Pesan agung dari gerakan ekoliterasi adalah
kehidupan yang lebih harmoni, ramah longkungan, dan berkelanjutan. Gerakan
literasi tidak boleh berhenti pada kemampuan masyarakat menyerap bacaan text
dan beragam wacana kontemporer tetapi juga dituntut aksi nyatanya untuk
mengurangi persoalan-persoalan yang dihadapi masyarakat misalnya hilangnya
ruang terbuka hijau di kota dan degradasi fungsi tanah sebagai penyedia
kehidupan (oksigen) dan juga ketidakpedulian manusia akan pentingnya menjaga
keseimbangan ekosistem—jaring-jaring kehidupan (meminjam Capra). Membaca harus
diaktifasi dengan kegiatan menanam sebagai manifestasi keberihakan pegiatnya
pada masa depan bumi.
Salah satu problem besar masyarakat modern
adalah masalah pengelolaan sampah. Jumlah sampah setiap hari berlari seperti
deret ukur, sementara tata kelola sampah sangat lamban seperti deret hitung.
Jadi semakin sesaklah bumi manusia dengan sampah bahkan manusianya dapat
tertimbun sampah. Di Jakarta, laporan majalah Tempo edisi Desember 2014
menuliskan bahwa masyarakat Jakarta menghasilkan sampah seberat 2000 gajah
dewasa/per harinya. Jika tak mampu dikelola, maka akan menjadi bencana
sewaktu-waktu. Apa yang bisa dilakukan?

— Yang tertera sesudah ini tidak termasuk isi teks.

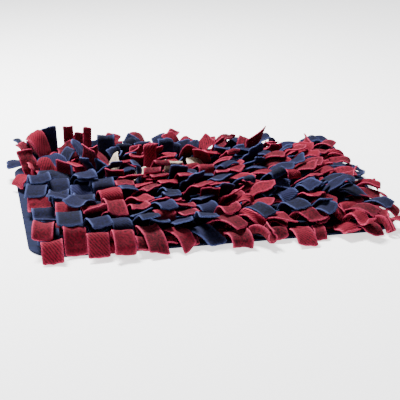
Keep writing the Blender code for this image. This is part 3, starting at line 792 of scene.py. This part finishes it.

Sampah bisa saja menjadi komoditas
ekonomi agar manusia tidak ceroba memindahkan sampah hanya karena egoism
sesaat—menjauhkan sampah dari matanya tetapi mendekatkan kepada mata banyak
orang dengan membuang secara sembrono di tempat yang menjadikan sampah itu
mengganggu padahal sampah itu bisa tidak mengaggu bahkan menguntungkan.
Hari
ibu, hari bumi, ibu bumi, bumi buku, I love you, 22 Des 2014.